End Of The Bond Rally?

Posted by Bull Bear Trader | 4/24/2008 12:45:00 PM | | 0 comments »

There is a nice article over at the WSJ MarketBeat Blog discussing how the recent run of declining Treasury yields may be nearing an end. For the first time in about three years, the yield on the 2-year Treasury note is above the current federal funds rate of 2.25%. Maybe more important, the Treasury rate is also above the 6-month federal funds futures rate. Of course, a few days with a positive spread is good news, but it does not make a trend. Nonetheless, it is encouraging.
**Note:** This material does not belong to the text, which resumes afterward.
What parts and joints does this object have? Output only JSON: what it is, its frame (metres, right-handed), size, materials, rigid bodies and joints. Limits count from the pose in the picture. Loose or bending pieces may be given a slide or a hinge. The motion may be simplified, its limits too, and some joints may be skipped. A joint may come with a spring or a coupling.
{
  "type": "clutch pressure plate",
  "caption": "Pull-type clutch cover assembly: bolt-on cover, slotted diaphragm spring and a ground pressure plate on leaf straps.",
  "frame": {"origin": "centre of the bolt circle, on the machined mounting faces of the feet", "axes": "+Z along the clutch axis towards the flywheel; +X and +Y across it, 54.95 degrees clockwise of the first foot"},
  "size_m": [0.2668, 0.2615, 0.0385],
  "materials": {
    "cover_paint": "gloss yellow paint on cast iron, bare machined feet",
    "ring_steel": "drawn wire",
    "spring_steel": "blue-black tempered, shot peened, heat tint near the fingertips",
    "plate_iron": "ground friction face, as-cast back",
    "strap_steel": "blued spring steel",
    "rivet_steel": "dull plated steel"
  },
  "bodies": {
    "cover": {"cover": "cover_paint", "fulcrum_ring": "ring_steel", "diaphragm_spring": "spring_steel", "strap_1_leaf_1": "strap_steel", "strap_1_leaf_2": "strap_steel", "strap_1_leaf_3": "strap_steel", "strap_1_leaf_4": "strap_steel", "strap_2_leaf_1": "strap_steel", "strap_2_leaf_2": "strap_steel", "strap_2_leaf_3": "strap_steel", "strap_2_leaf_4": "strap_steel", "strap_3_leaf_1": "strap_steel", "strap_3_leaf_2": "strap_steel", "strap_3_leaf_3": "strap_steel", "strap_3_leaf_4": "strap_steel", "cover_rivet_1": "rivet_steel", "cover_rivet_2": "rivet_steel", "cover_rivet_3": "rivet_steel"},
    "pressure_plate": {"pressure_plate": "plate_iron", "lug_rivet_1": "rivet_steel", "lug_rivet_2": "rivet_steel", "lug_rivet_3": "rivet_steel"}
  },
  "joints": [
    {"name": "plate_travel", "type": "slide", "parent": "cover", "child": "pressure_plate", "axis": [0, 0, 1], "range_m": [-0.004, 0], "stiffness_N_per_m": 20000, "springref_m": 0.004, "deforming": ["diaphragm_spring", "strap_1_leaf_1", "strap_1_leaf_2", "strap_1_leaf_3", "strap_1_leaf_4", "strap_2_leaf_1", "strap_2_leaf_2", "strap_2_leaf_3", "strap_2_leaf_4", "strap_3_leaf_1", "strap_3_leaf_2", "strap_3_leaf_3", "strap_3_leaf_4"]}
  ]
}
Does this bode well for the stock market? Can we assume that people are selling Treasuries and dipping their toes back into the stock market waters? Does this signal the end of the rate cuts, or at least imply that the best we can hope for is a 25 bp cut next week? Maybe, but maybe not. Investors are selling Treasuries, but it may be for reasons other than sector rotation. Given increases in inflation, yields on Treasuries are now low enough that investors are not being properly compensated for the risk of higher inflation. Furthermore, even with lower rates, Treasuries were attractive in a falling stock market if for no other reason than to preserve capital, even with low returns. When inflation increases and rises above your rate received, suddenly your buying power begins to decrease. As such, the recent move from Treasuries (to munis, money market funds, TIPS, corporates, equities - take your pick), may have more to do with inflation, and less to do with attractive new risk/return yields, at least in the short-term. If the spread continues to grow, we may begin to start feeling more confident that a shift in the market is occurring.